House debates

Monday, 28 July 2025

Private Members' Business

Tertiary Education

10:50 am

Photo of Louise Miller-FrostLouise Miller-Frost (Boothby, Australian Labor Party) Share this | Hansard source

It's great to hear that those opposite have obviously given away their previous job-ready graduates program, which increased the cost of tertiary education substantially. It's good to hear that they've finally realised that there is a value to tertiary education and that there is a value to intergenerational equity.

We speak often about the importance of education in this place, and we speak about how it changes lives. Many of us, like me, are the first in our families to have the benefit of tertiary education, and we have that personal experience of opportunities that tertiary education can provide. One of the really important tenets of the Labor Party is our commitment to making good quality education available to all Australians, ensuring that everyone has opportunity, irrespective of family wealth. Of course, as a country and as an economy, it is also very much in our interest to ensure that we are developing Australians with the education and skills to do the highly skilled work that we need. Every business I speak to talks to me about their need for more skilled workers, so encouraging people to take up tertiary education and skills training is a productivity issue, a quality-of-life issue and an equity issue.

During the campaign the Prime Minister promised that the first bill to be introduced under a re-elected Albanese Labor government would be this one, to cut 20 per cent off student debts and to increase the threshold that you need to start repaying your student debt. And here we are. This bill, the Universities Accord (Cutting Student Debt by 20 Per Cent) Bill 2025, cuts the student debt of over three million Australians by 20 per cent. In Boothby, just under 24,000 students and former students will benefit from this.

The average student debt today is $27,500, and this legislation will cut that by about $5,500. All up, it will cut student debt by more than $16 billion. The cut will be backdated to 1 June 2025, before this year's indexation occurred. This policy applies to uni students, vocational education students and some apprentices.

This bill also changes repayment systems. It raises the income threshold, when you have to start making repayments, from $54,435 in 2024-25 to $67,000 in 2025-26. It also replaces the current repayment system with a new marginal repayment system. The current system is based on your entire income, and, once you earn above the minimum repayment threshold, you pay a percentage of your entire wage as repayment. Under the changes in this bill you'll only pay a percentage of your wage above the minimum repayment threshold. For example, right now, if you earn $70,000, you'll pay $1,750 each year. Under our changes, you'll only pay $450. That means you'll pay $1,300 less a year, and you can still pay more often if you want to.

While cutting student debt will help young Australians to get ahead, this change to the repayment threshold and structures is an immediate cost-of-living measure. Many of the people who will benefit from this are of the younger generation. They're just starting out, building their careers and lives in some very tough international economic conditions.

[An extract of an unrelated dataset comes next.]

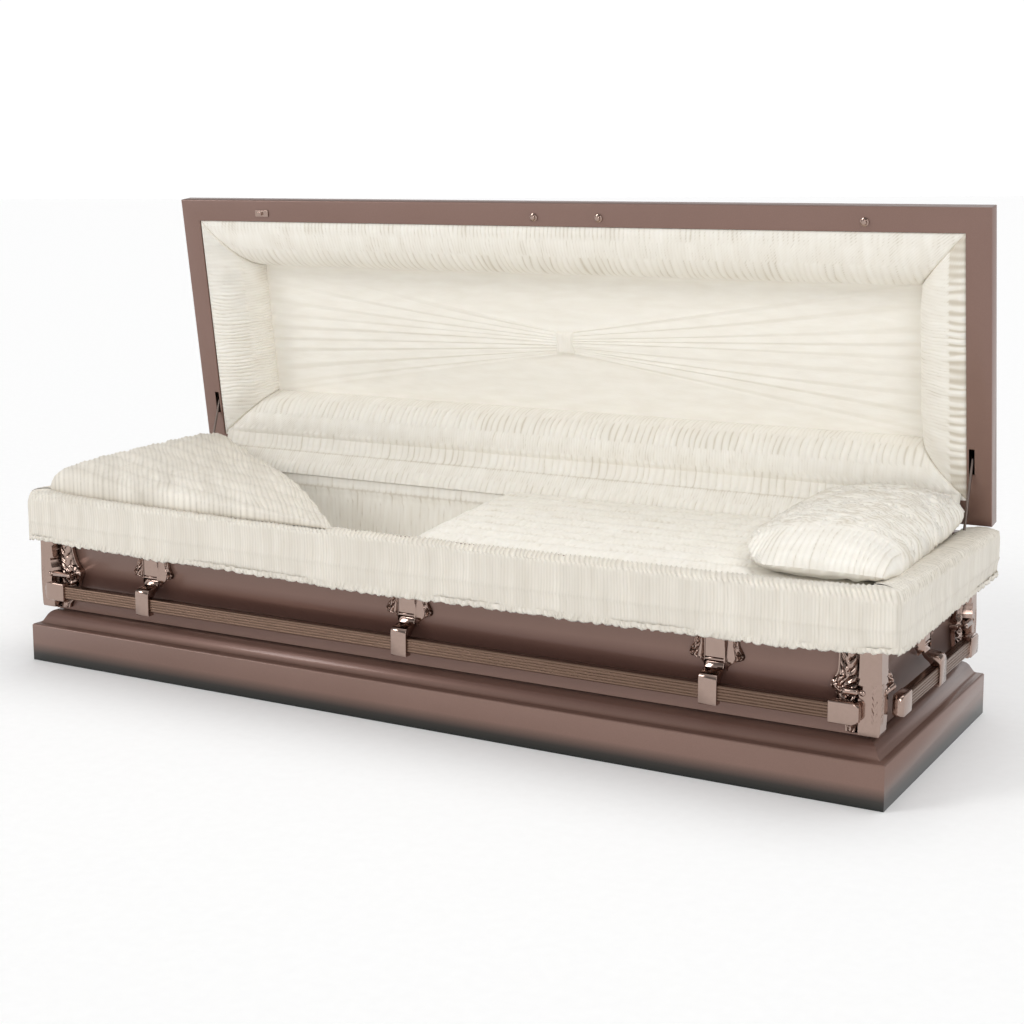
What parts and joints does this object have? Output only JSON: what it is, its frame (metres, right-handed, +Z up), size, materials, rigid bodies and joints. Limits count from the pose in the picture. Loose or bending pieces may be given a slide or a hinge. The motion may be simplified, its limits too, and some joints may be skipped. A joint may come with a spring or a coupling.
{
  "type": "funeral casket",
  "caption": "Full-couch sheet-metal casket with its lid held open, swing-bar handles on all four sides, shirred lining, pillow and folded throw.",
  "frame": {"origin": "on the floor plane, under the middle of the floor pan", "axes": "+X along the length to the head end, +Y from the front to the hinged side, +Z up"},
  "size_m": [2.1413, 0.8431, 1.0925],
  "materials": {
    "painted_steel": "metallic copper-brown enamel, satin gloss",
    "plating": "bright pinkish copper plating",
    "bar_metal": "satin brownish copper",
    "crepe": "ivory crepe with a fine sheen",
    "steel": "plain steel"
  },
  "bodies": {
    "base": {"base_moulding": "painted_steel", "body_shell": "painted_steel", "handle_lug_front_1": "plating", "handle_lug_front_2": "plating", "handle_lug_front_3": "plating", "handle_lug_right": "plating", "handle_lug_back_1": "plating", "handle_lug_back_2": "plating", "handle_lug_back_3": "plating", "handle_lug_left": "plating", "corner_casting_front_left": "plating", "corner_casting_front_right": "plating", "corner_casting_back_right": "plating", "corner_casting_back_left": "plating", "hinge_leaf_body": "steel", "stay_bracket_left": "steel", "stay_bracket_right": "steel", "bed_frame": "steel", "mattress": "crepe", "body_lining": "crepe", "skirt_front": "crepe", "skirt_right": "crepe", "skirt_left": "crepe", "hinge_cover_roll": "crepe", "head_pillow": "crepe", "foot_throw": "crepe"},
    "lid": {"lid_shell": "painted_steel", "hinge_leaf_lid": "steel", "lid_roll_front": "crepe", "lid_roll_right": "crepe", "lid_roll_back": "crepe", "lid_roll_left": "crepe", "lid_panel": "crepe", "lid_panel_band": "crepe", "lid_catch_1": "plating", "lid_catch_2": "plating", "lid_catch_3": "plating", "lid_latch_plate": "plating"},
    "bar_front": {"handle_bar_front": "bar_metal", "bar_tip_front_a": "plating", "bar_tip_front_b": "plating", "handle_arm_front_1": "plating", "handle_arm_front_2": "plating", "handle_arm_front_3": "plating"},
    "bar_right": {"handle_bar_right": "bar_metal", "bar_tip_right_a": "plating", "bar_tip_right_b": "plating", "handle_arm_right": "plating"},
    "bar_back": {"handle_bar_back": "bar_metal", "bar_tip_back_a": "plating", "bar_tip_back_b": "plating", "handle_arm_back_1": "plating", "handle_arm_back_2": "plating", "handle_arm_back_3": "plating"},
    "bar_left": {"handle_bar_left": "bar_metal", "bar_tip_left_a": "plating", "bar_tip_left_b": "plating", "handle_arm_left": "plating"},
    "stay_left": {"lid_stay_left": "plating"},
    "stay_right": {"lid_stay_right": "plating"}
  },
  "joints": [
    {"name": "lid_hinge", "type": "hinge", "parent": "base", "child": "lid", "pos_m": [0, 0.351, 0.4], "axis": [1, 0, 0], "range_deg": [0, 82.05], "deforming": ["skirt_front", "skirt_right", "skirt_left", "hinge_cover_roll", "head_pillow", "foot_throw"]},
    {"name": "stay_left_pivot", "type": "hinge", "parent": "base", "child": "stay_left", "pos_m": [-1.014, 0.275, 0.364], "axis": [1, 0, 0], "range_deg": [0, 75]},
    {"name": "stay_right_pivot", "type": "hinge", "parent": "base", "child": "stay_right", "pos_m": [1.014, 0.275, 0.364], "axis": [1, 0, 0], "range_deg": [0, 75]},
    {"name": "front_bar_swing", "type": "hinge", "parent": "base", "child": "bar_front", "pos_m": [0, -0.309, 0.226], "axis": [-1, 0, 0], "range_deg": [0, 75]},
    {"name": "back_bar_swing", "type": "hinge", "parent": "base", "child": "bar_back", "pos_m": [0, 0.309, 0.226], "axis": [1, 0, 0], "range_deg": [0, 75]},
    {"name": "right_bar_swing", "type": "hinge", "parent": "base", "child": "bar_right", "pos_m": [1.02, 0, 0.226], "axis": [0, -1, 0], "range_deg": [0, 75]},
    {"name": "left_bar_swing", "type": "hinge", "parent": "base", "child": "bar_left", "pos_m": [-1.02, 0, 0.226], "axis": [0, 1, 0], "range_deg": [0, 75]}
  ],
  "couplings": [
    {"joint": "stay_left_pivot", "follows": "lid_hinge", "ratio": 0.9},
    {"joint": "stay_right_pivot", "follows": "lid_hinge", "ratio": 0.9}
  ]
}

This cost-of-living measure will mean they will keep more of their income in their pocket; they'll earn more and keep more of what they earn.

I've paid my fair share of HECS debts and I've been lucky enough to be able to pay my student debts off, so I won't personally benefit from this. But, when I went through university, degrees were much cheaper. My HECS contribution represented around 24 per cent of the cost of the degree, compared to about 45 per cent now. So there is an intergenerational equity issue here as well.

We know that young people starting their careers are often on lower incomes. They're trying to enter a housing market suffering from a 40-year backlog in housing, thinking about maybe having a family. So this bill, the Universities Accord (Cutting Student Debt by 20 Per Cent) Bill 2025—and the changes to the repayment threshold and calculator—goes to levelling the playing field a bit for them. It also builds on our previous work in the tertiary education sector. We've wiped $3 billion of student debt and fixed the indexation system; we established a Commonwealth prac payment, to support teaching, nursing, midwifery and social work students; we locked fee-free TAFE into law; and we've asked the banking regulators to review the rules, to make it easier for those with a student loan to get into the housing market.

Our changes provide relief for students and young people, while continuing to protect the integrity and value of the HELP system, which has massively expanded higher education access for millions of Australians.